Upon finishing school, while working on the docks unloading cargo, he saw his chance to see the world. Offered a job on a ship sailing off to South Africa, 16-year-old Hector boarded the boat and embarked on an adventure around the world. “The boat went to South Africa first, then for the next year and a half I sailed around the world on different ships, working. We continued to Calcutta and Sri Lanka and I remember we arrived in Japan in 1946, just after the bombings of Hiroshima and Nagasaki. Then we went to Korea, Vancouver and Seattle.”
How many broken hearts that have been left behind by the handsome sailor remains unknown, but Hector does tell me about one girl from Canada he remembers well. “But I know nothing off her,” he tells me. “I met her just as I was going back to Buenos Aires. Now I am happily married with my second wife and live for my ten children.”
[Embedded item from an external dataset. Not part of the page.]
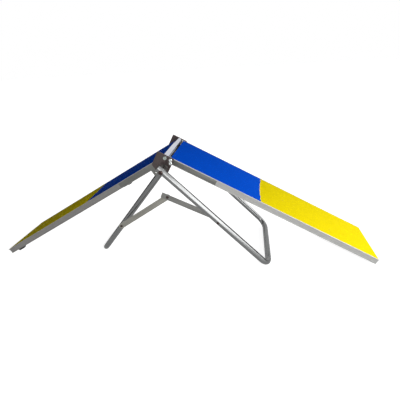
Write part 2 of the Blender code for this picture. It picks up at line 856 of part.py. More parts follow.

Nowadays Hector runs his kiosk and spends his days reading and doing translations. “Because of my heritage and love for languages [his mother is of Croatian heritage and my father of French and Belgian heritage], I speak Italian, English and Croatian. I like the foreign feel we have in the neighbourhood today. But I really dislike the places and people here that are just out to exploit the tourists. I like it when they stop by the kiosk and I can have a chat and practise my English.”